Ainsi, le new game + de Rogue Legacy 2 a plus à offrir que les mêmes ennemis avec plus de points de vie. En effet, pour pouvoir passer à un niveau supérieur, il faut en contrepartie accepter des « fardeaux ». Si certains affectent simplement un multiplicateur, d’autres proposent de nouveaux défis corsés : des versions des boss avec des capacités supplémentaires ou des biomes plus dangereux, en raison des créatures plus féroces qui les peuplent ou des aléas climatiques.
Un autre système de progression s’enclenche alors puisque, au-delà de l’or que le joueur peut continuer à accumuler (et à dépenser), il peut débloquer de nouvelles pièces d’équipements, de nouvelles runes, ainsi que récolter des pierres d’âmes qui se monnaient contre des options fort pratiques comme celle de pouvoir verrouiller une classe dans la sélection de personnage. Sans compter que pour obtenir la véritable fin, il faut compléter le NG+ dans certaines conditions…
Sévère, mais juste
Tout cela, bien sûr, n’a d’attrait que parce que ces éléments de design peuvent s’appuyer sur un gameplay extrêmement fluide et intuitif. Manette ou souris en main, on prend rapidement ses marques, et on n’est jamais décontenancé par une hitbox douteuse ou une séquence de platforming mal ajustée. On aura peut-être plus ses aises avec certaines armes qu’avec d’autres, mais l’expérience n’est jamais frustrante en elle-même.
Par ailleurs, au-delà de la diversité induite par le RNG, il y a tout simplement beaucoup de variété dans le bestiaire et les capacités des ennemis. On aura tôt fait de trouver son némésis personnel parmi les mages qui nous lancent des boules de feu, les loups qui se ruent sur nous, les tableaux hantés qui se dissimulent dans le décor ou les écus volants qui tournoient à toute vitesse, et chaque biome a ses dangers bien à lui.
Enfin, outre le ton léger qui dédramatise, le jeu ne paraît jamais injuste. Si la citadelle a son lot de pièges qui peuvent se dissimuler derrière un saut trop aventureux, on a tôt fait d’apprendre à déceler les situations à risque et à y réagir pour en ressortir en un morceau et avec son butin. Surtout, on n’est jamais mis face à une impasse, et jusqu’à ce que sonne le glas, on a toujours la possibilité de retourner la partie en sa faveur… moyennant une prise de risque.
Le grand pari
C’est en effet sur cet aspect que Rogue Legacy 2 parvient tout particulièrement à briller. L’équilibre habile qu’il parvient à construire entre impact de l’aléatoire et progression au fil des parties donne une toute autre saveur aux décisions du joueur, qui peuvent non seulement impacter sa run en cours, mais également les ressources dont il disposera dans la suivante, ou les objectifs qu’il aura débloqués pour celle-ci.

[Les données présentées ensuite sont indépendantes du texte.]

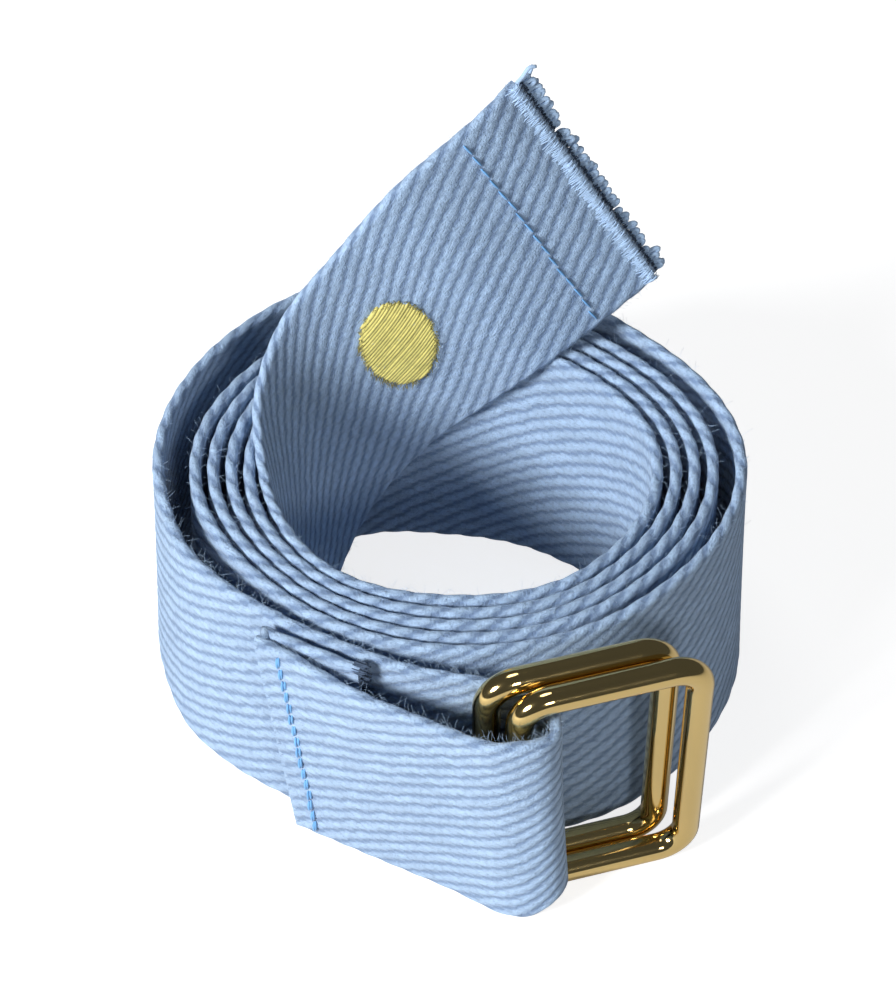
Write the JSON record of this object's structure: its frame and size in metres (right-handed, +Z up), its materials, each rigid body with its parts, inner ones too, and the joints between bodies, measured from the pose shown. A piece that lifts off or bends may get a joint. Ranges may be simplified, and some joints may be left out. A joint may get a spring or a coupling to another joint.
{
  "type": "gait belt",
  "caption": "Webbing gait belt rolled up on its edge, with its free end standing out of the middle and a buckle of rectangular wire rings in its sewn loop.",
  "frame": {"origin": "middle of the belt's footprint on the surface it stands on", "axes": "+Z up across the webbing's width, -Y towards the buckle, +X to the right of someone facing the buckle"},
  "size_m": [0.1001, 0.1028, 0.1035],
  "materials": {
    "webbing": "thick woven cotton webbing, light blue",
    "ring_metal": "polished gold-coloured wire",
    "seam_thread": "sky-blue sewing thread",
    "embroidery_thread": "pale yellow-gold satin stitch"
  },
  "bodies": {
    "belt": {"strap_turned_hem": "webbing", "strap_buckle_loop": "webbing", "strap_turn_1": "webbing", "strap_turn_2": "webbing", "strap_turn_3": "webbing", "strap_turn_4": "webbing", "strap_turn_5": "webbing", "strap_free_end": "webbing", "hem_raw_edge": "webbing", "loop_seam_needle_thread": "seam_thread", "loop_seam_bobbin_thread": "seam_thread", "end_seam_needle_thread": "seam_thread", "end_seam_bobbin_thread": "seam_thread", "embroidered_dot": "embroidery_thread", "embroidery_backing": "embroidery_thread", "weft_loops": "webbing"},
    "front_ring": {"ring_front": "ring_metal"},
    "rear_ring": {"ring_rear": "ring_metal"}
  },
  "joints": [
    {"name": "front_ring_swing", "type": "hinge", "parent": "belt", "child": "front_ring", "pos_m": [0.01105, -0.04618, 0.0277], "axis": [0, 0, 1], "range_deg": [-75, 0]},
    {"name": "rear_ring_swing", "type": "hinge", "parent": "belt", "child": "rear_ring", "pos_m": [0.00585, -0.04248, 0.0277], "axis": [0, 0, 1], "range_deg": [0, 10]}
  ]
}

Bien sûr, tout rogue-lite repose au moins en partie sur la prise de risque. Souvent, il s’agit de décider si l’on souhaite explorer un niveau de fond en comble en espérant y dénicher de puissants objets, en sachant qu’on peut tout autant croiser la route d’adversaires coriaces. Dans d’autres cas, on s’interroge sur le meilleur investissement dans une boutique. Ces aspects existent aussi dans Rogue Legacy 2, mais la diversité des objectifs y ajoute une nouvelle dimension.
En effet, là où la plupart des rogue-lites ont pour unique but d’aller le plus loin possible et vers le boss final, on voudra peut-être ici ajuster sa stratégie après avoir trouvé un objet redoutable contre un boss spécifique, ou une capacité utile pour résoudre certaines énigmes. Savoir changer son fusil d’épaule en fonction des cartes qui nous sont données est ainsi l’un des grands moteurs de tension, de variété et donc de rejouabilité.
En somme, Rogue Legacy 2 a su réaliser l’exploit de rester fidèle à ce qui avait fait le succès du premier opus, tout en proposant un contenu à la fois élargi et raffiné. La conséquence, c’est une durée de vie allongée, puisque non seulement le titre propose des façons de jouer plus diversifiées, mais il y a aussi une véritable incitation à enchaîner les NG+ pour expérimenter avec les différents fardeaux possibles. Et c’est sans compter les nombreux secrets à découvrir au détour des parties…
Là où Rogue Legacy incarnait à une échelle relativement modeste une idée savamment exécutée, Rogue Legacy 2 fait ainsi figure d’œuvre complète, qui a pu explorer jusqu’au bout son concept et en tirer tous les bénéfices. On y retrouve ainsi tout ce qu’on peut attendre d’un rogue-lite moderne, servi par un gameplay fluide, une direction artistique simple mais attrayante, et un brin d’humour et d’autodérision.
Avec l’arrivée du jeu sur PlayStation, il n’y a donc plus d’excuses pour ne pas aller à sa découverte et se préparer à mourir encore et encore avec un enthousiasme toujours renouvelé.